Dáil debates

Tuesday, 30 April 2024

Supports for Survivors of Residential Institutional Abuse Bill 2024: Second Stage

 

5:55 pm

Photo of Jennifer WhitmoreJennifer Whitmore (Wicklow, Social Democrats) | Oireachtas source

I thank my colleague Deputy Gannon who has very strongly and adeptly described the flaws and gaps in this legislation, and indeed the trauma still experienced by so many survivors in the State.

I want to talk about another group of men and women who deserve recognition and the support of the State but who have been completely ignored by it to date, namely the survivors of Westbank Orphanage, which operated in Greystones from the 1940s until the early 2000s. Up to 50 children lived there and they ranged from infants of a few months to teenagers. There were no staff and no guarantees of the welfare of children. It was stated by a survivor recently that there was no love there, only beatings. Many were sent to the orphanage from the Bethany Home on Orwell Road, Rathgar, Dublin 6. These children were told their parents did not love them and some were told their parents were dead. Others were told that they had no family left alive, despite that their very siblings were living in Westbank at the same time as them. Yet, others were put up for adoption and illegally adopted by families living abroad.

Children living in Westbank Orphanage were sent to work on farms in the summer.
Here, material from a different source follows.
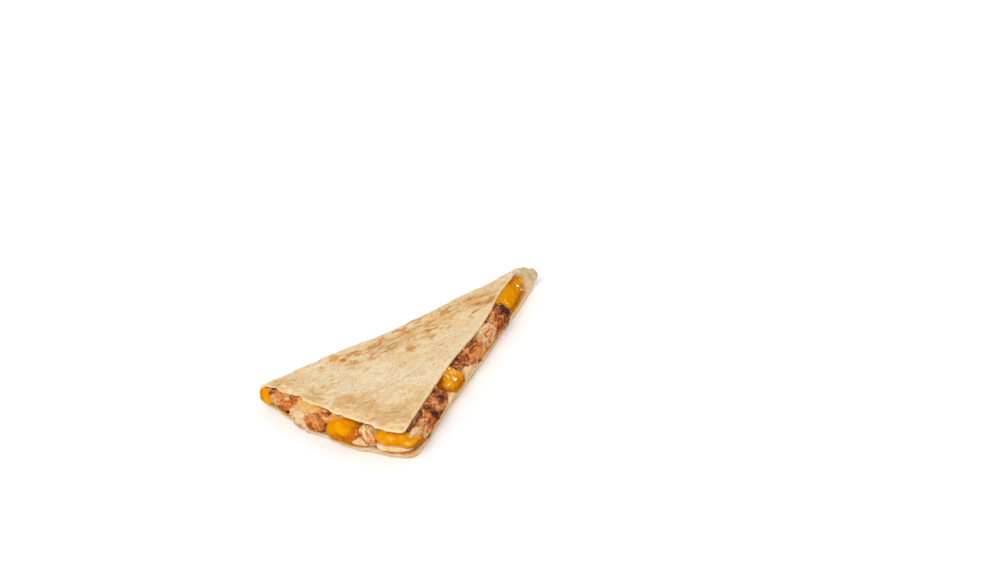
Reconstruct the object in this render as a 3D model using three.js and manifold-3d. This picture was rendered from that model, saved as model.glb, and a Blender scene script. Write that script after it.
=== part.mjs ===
// A wedge of a folded chicken and cheese quesadilla, lying flat.
//
// A flour tortilla is folded in half over its filling and cut into quarters. This is an end
// quarter: the fold runs along the back, a knife cut shows the filling on the right, and the
// tortilla's own round rim is open along the front left.
//
// Model frame while building: the inner corner (fold meets cut) is x = 0, y = 0, the fold runs
// towards -X, the wedge lies in -Y, and the underside is z = 0. Millimetres, +Z up.

import * as THREE from "three";
import { mergeVertices } from "three/addons/utils/BufferGeometryUtils.js";
import Module from "manifold-3d";

const wasm = await Module();
wasm.setup();

// ---- Driving dimensions ---------------------------------------------------------------------

const RADIUS = 125; // a 250 mm tortilla
const WEDGE = Math.PI / 4; // a quarter of the half moon
const SHEET = 2; // thickness of the tortilla
const GAP = 0.3; // clearance between neighbouring pieces
const FOLD_REACH = 4.5; // how far in the rounded fold reaches before a layer lies flat

const HEIGHT_INNER_CORNER = 13.2;
const HEIGHT_FOLD = 9.9; // along the middle of the fold
const HEIGHT_FOLD_END = 11; // where the fold meets the rim
const HEIGHT_CUT = 15; // half way along the cut
const HEIGHT_FRONT = 14.5; // where the cut meets the rim
const CROWN = 0.9; // extra height in the middle of the wedge
const FOLD_DROP = { until: 0.52, power: 1.15 }; // the fold sinks from the inner corner to here
const FOLD_RISE = { from: 0.55, power: 1.6 }; // and rises again from here to the rim
const TOP_LUMPS = [[0.28, 0.13, 0.09, 1], [0.22, -0.07, 0.21, 2.2]]; // height, per x, per y, shift

const TOP_RECESS = 8.2; // how far the upper layer stops short of the full radius
const BOTTOM_RECESS = 3.3; // the same for the lower layer
const TOP_NICK = { depth: 1.4, at: 0.27, reach: 0.045 }; // the rims are not quite even
const BOTTOM_NICK = { depth: 0.6, at: 0.17, reach: 0.06 };
const BOTTOM_TONGUE = { depth: 0.7, at: 0.33, reach: 0.06 };
const TOP_CORNER = 1.3; // rounding of the front corner of the upper layer
const BOTTOM_CORNER = 3.2; // and of the lower layer
const RIM_DROOP = 1.0; // the upper layer sinks towards its rim
const RIM_LIFT = 1.1; // and the lower layer lifts
const RIM_BAND = 8; // over this width
const FOLD_BOW = 1.0; // the fold line bends in by this much
const FOLD_KNOB = 2.6; // half way up, the folded corner stands out from the cut by this much
const FOLD_SETBACK = 1.4; // and at the top it lies this far behind it
const NOTCH = { depth: 2.8, at: 20, reach: 16 }; // the upper layer's cut runs in here
const LOWER_CUT = -1.3; // the lower layer's cut runs this far inside the line,
const INLET = { depth: 1.3, at: 86, reach: 18 }; // and further in here,
const FRONT_OUT = { depth: 0.6, reach: 9 }; // but further out at the front
const KNOB_REACH = 8; // of the folded corner along the cut
const CUT_SWAY = 1.2; // the upper layer's cut sways by this much

const REST_RISE = 0.08; // the uneven underside stands this high between the spots it rests on
const REST_SPOTS = [[-112, -12], [-32, -12], [-80, -72]];
const REST_PATCH = { centre: [-60.7, -32.2], span: 11 }; // a flat patch between the spots

const SAUCE_DEPTH = 1.7; // the layer of sauce on the lower tortilla
const SAUCE_WAVES = [[0.35, 0.31, 0.2, 0], [0.3, -0.19, 0.27, 0]]; // height, per x, per y, shift
const FILLING_INSET = 4; // the filling's core stops short of rim and cut by this

const CROWDING = 1.7; // the grids' steps crowd towards the front by this power
const SHEET_GRID = { flat: 12, bend: 8, rows: 16 }; // steps to the front, round the fold, across
const CORE_GRID = { flat: 7, bend: 6, rows: 9 };
const CORE_CLEARANCE = 0.15; // extra room that the core's coarser grid needs

const SLAB_GRID = { along: 10, across: 8 };
const SLAB_MARGIN = 5; // the slab that bounds the sauce reaches this far past the wedge

const HALF = Math.SQRT1_2;

const TOASTED_FLOUR = 0xe3cfae;
const CREAM = 0xf1c88c;
const CHEDDAR = 0xe69a17;
const RED_BROWN = 0xa4532a;
const ORANGE_BROWN = 0xc06a2c;
const PALE = 0xdcb68c;
const CHARRED = 0x6b3319;

// ---- Form of the folded tortilla ------------------------------------------------------------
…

They were beaten with pokers and they describe beatings across the legs with electric flexes and having received injections, although they did not know what these were for. The descriptions of this abuse just go on and on.

Westbank Orphanage was excluded from the initial mother and baby homes redress scheme. However, the second interim report of the Commission of Investigation into Mother and Baby Homes and Certain Related Matters, published in 2016, states there is an argument that the orphanage should have been included in the residential institutions redress scheme.

There are recommendations in the final report of the Oireachtas joint committee, which states the institution payments scheme should be amended. Recommendation 21 explicitly states: "There may be other institutions not investigated by the Commission which were unfairly excluded from the scheme, for example, Westbank, to which attention was drawn in the 2nd Interim Report."

5 o’clock

Not only did these children who are now adults have to suffer that trauma but now the State is continuing to retraumatise them by ignoring them and not including them in any of the schemes or supports to which others are entitled. There is an opportunity to rectify that. I would ask, even through this Bill, to acknowledge those individuals and give them that assurance that they are being seen and heard because they really have not been to date. They say that justice delayed is justice denied but we have a chance here to right this wrong and to recognise the suffering of children and the immense impact this has had on them throughout their lives. I am hoping to bring forward an amendment to seek support for the survivors of Westbank in this Bill. I ask the Minister and Government to support that call.